Même si la liste Cohen mélange tout (quoi de commun entre les quatre ? Et pourquoi Kassovitz ne figurait-il pas dans la liste initiale ?) chacun en entend bien le point commun : les quatre proscrits, sous une forme ou une autre, ont dit des choses désagréables sur les juifs, Israël, ou le sionisme.
Là, c'est un peu fort. À ta place, j'irais jusqu'au bout du raisonnement si tu en as le courage. Pourquoi ne pas écrire tout de go que France Inter est une station sioniste à la solde du grand Israël ? Entre les Getta, Cohen et autres Abitboul (qui pourtant travaille les samedi et dimanche), il y a l'équivalent d'une cinquième colonne particulièrement dangereuse. Je ne vais pas prendre la défense de Patrick Cohen qui est assez grand pour se défendre tout seul, mais depuis que j'écoute ce journaliste qui — entre nous — est largement supérieur à ton rédacteur en chef actuel qu'il a remplacé, je ne l'ai jamais entendu manquer d'objectivité sur les problèmes du proche Orient. Là encore, tout le monde ne peut pas en dire autant.
Mais soudain, Taddéï renvoie la balle. « Vous voulez que je vous fasse la liste des ministres condamnés, y compris pour racisme, que vous avez reçus dans votre émission de radio ? » « Y en a pas beaucoup. » Taddéï ne prononce pas le nom de Hortefeux, mais là aussi tout le monde a entendu pointer son nez l’éternelle concurrence victimaire : il est légitime d’être désagréable aux arabes, mais pas aux juifs.
Il y a juste une différence de taille qui t'a échappé. Pour quelqu'un qui réalisait Arrêt sur image, il est assez cocasse de le constater. Hortefeux, que tu le veuilles ou non, était un ministre de la république. Cela change un peu la donne. Aucun des autres que tu cites dans ton papier n'a eu de responsabilités de ce niveau.
Qu’on s’entende bien : c’est parfaitement le droit de Cohen, de ne pas inviter Ramadan, Soral, Nabe ou Dieudonné. Aucun cahier des charges du service public ne l’oblige à le faire. On a le droit d’estimer que Dieudonné n’est pas drôle, ou que Nabe n’est pas un grand écrivain. Cohen serait parfaitement fondé à dire « j’estime qu’il existe des théologiens plus pertinents, des humoristes plus drôles ».
Heureusement. Journaliste, c'est avant-tout un travail de classification des informations. Et lorsqu'on tient une matinale à la radio, media exigeant que l'on traite en direct, on ne peut pas tout se permettre.

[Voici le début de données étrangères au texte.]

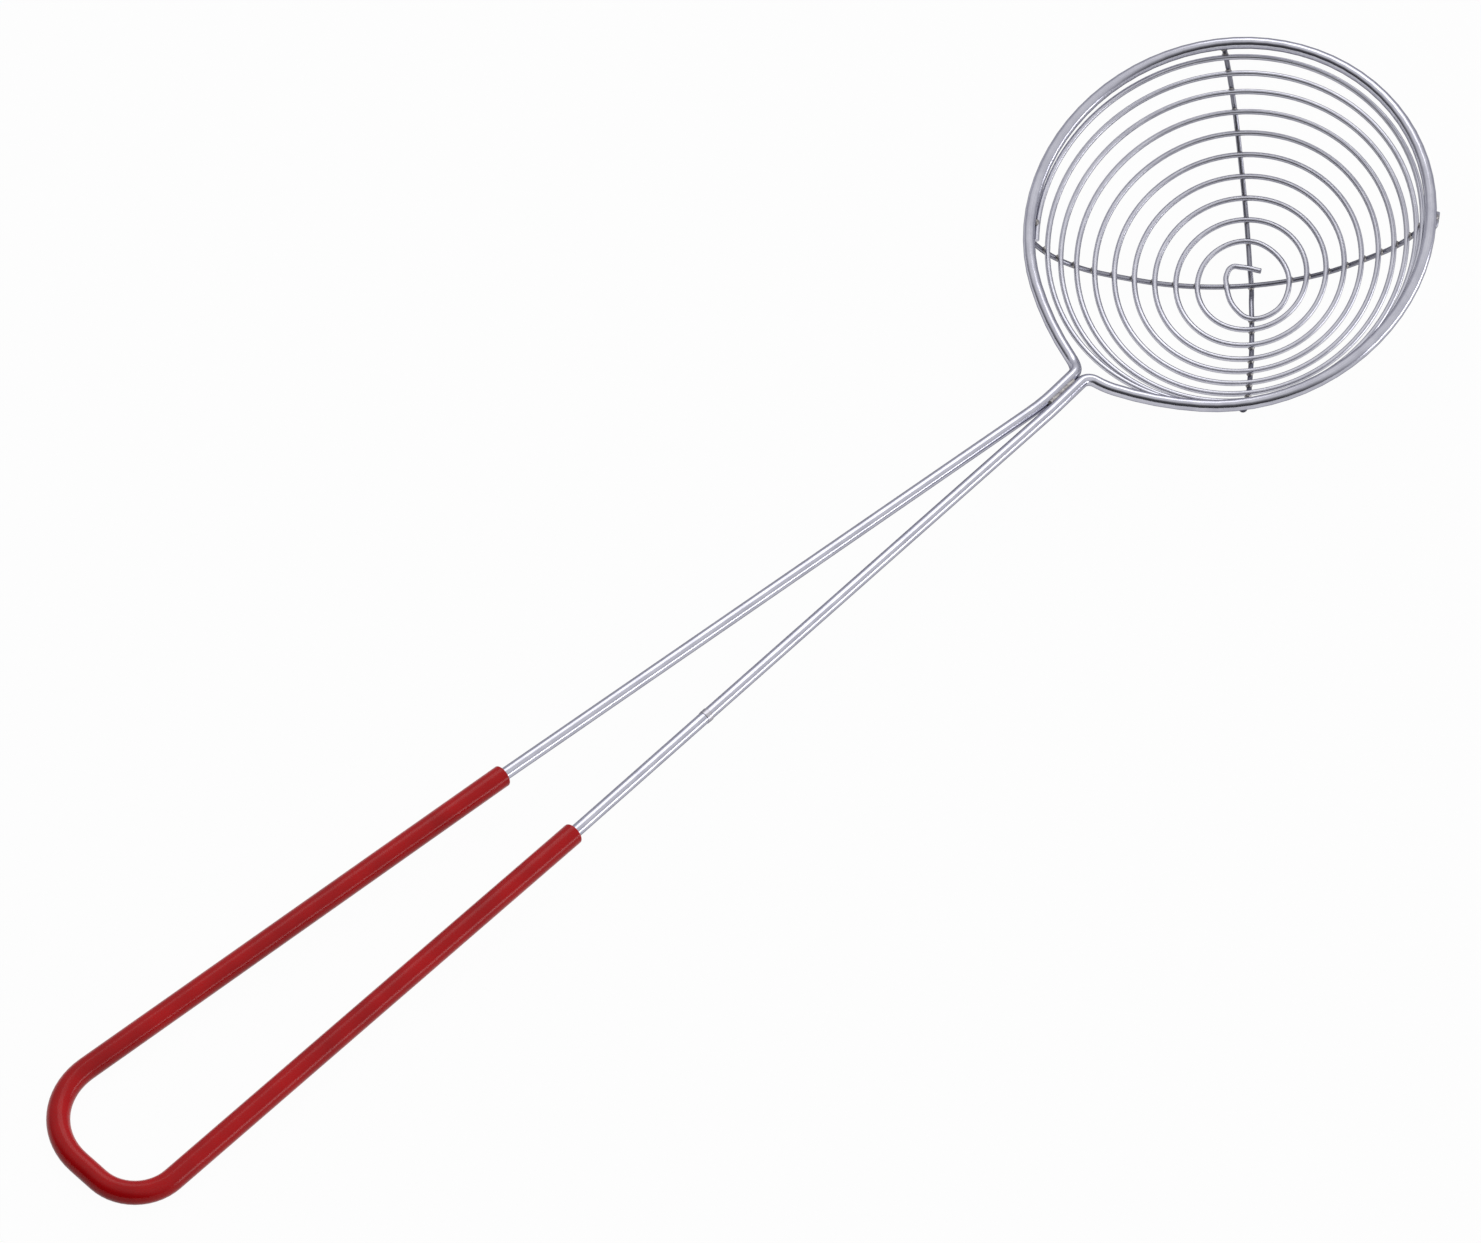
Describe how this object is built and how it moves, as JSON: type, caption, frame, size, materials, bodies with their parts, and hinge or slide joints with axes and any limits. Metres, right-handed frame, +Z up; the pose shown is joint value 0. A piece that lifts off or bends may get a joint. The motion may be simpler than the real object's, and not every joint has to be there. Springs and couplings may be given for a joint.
{
  "type": "spider skimmer",
  "caption": "Round wire skimmer: a coiled wire basket hangs in a ring whose long wire handle ends in a closed loop with a soft sleeve.",
  "frame": {"origin": "centre of the bounding box on the table, with the skimmer lying at rest on its basket and its loop's end", "axes": "+Z up from the table, +Y from the handle towards the basket, +X across the handle"},
  "size_m": [0.12, 0.5012, 0.0682],
  "materials": {
    "frame_steel": "bright drawn stainless steel wire",
    "basket_steel": "satin drawn stainless steel wire",
    "weld_metal": "dull resistance weld",
    "red_sleeve": "soft semi-gloss vinyl"
  },
  "bodies": {
    "root": {"frame_wire": "frame_steel", "grip_sleeve": "red_sleeve", "basket_spiral": "basket_steel", "over_rib": "basket_steel", "under_rib": "basket_steel", "over_rib_welds": "weld_metal", "under_rib_welds": "weld_metal", "centre_weld": "weld_metal", "rim_welds": "weld_metal", "neck_weld": "weld_metal", "butt_weld": "weld_metal"}
  },
  "joints": []
}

Manchettes, sujets, invités : être journaliste, c’est choisir, trier, hiérarchiser. Mais aucune raison d’en faire une question de principe, et de proclamer que même la baïonnette dans les reins, on n’invitera pas Bidule. En reprochant à Taddéï d’inviter les proscrits, Cohen dit en fait « ce n’est pas parce que je ne les juge pas intéressants, que je leur barre l’accès au micro de France Inter. C’est parce qu’ils ont contrevenu à un dogme ».
J'admets que mot dogme est déplacé. En revanche, sauf à ce que Bidule ait quelque chose de réellement intéressant à dire, je ne vois pas pourquoi il faudrait offrir une tribune à ce Bidule à une heure de grande écoute.
Se priver d’invités intéressants parce qu’on n’est pas d’accord avec eux est, pour un journaliste payé par le contribuable, une faute professionnelle.
Reste à savoir si Bidule est intéressant, ce qui est tout de même du ressort du journaliste.
Et non seulement c’est indéfendable, mais c’est contre-productif. Aujourd’hui, les dissidents n’ont plus besoin de Cohen et de ses homologues, pour trouver un écho sur Internet. Avant, il était possible de décider qui étaient les « cerveaux malades », et de les condamner pour crime de pensée, comme dans 1984. Mais aujourd’hui, pour un animateur en vue, déclarer qu’il n’invitera pas Bidule, c’est hisser Bidule sur le piédestal de victime de la censure. Le pré carré audiovisuel, s’il veut rester un lieu crédible de débat d’idées, n’a donc plus d’autre choix que de s’ouvrir aux paroles jadis bannies, quitte à leur opposer une contradiction vigoureuse et argumentée, ou à les prendre à leur propre piège de la dialectique. Et de s’en donner les moyens.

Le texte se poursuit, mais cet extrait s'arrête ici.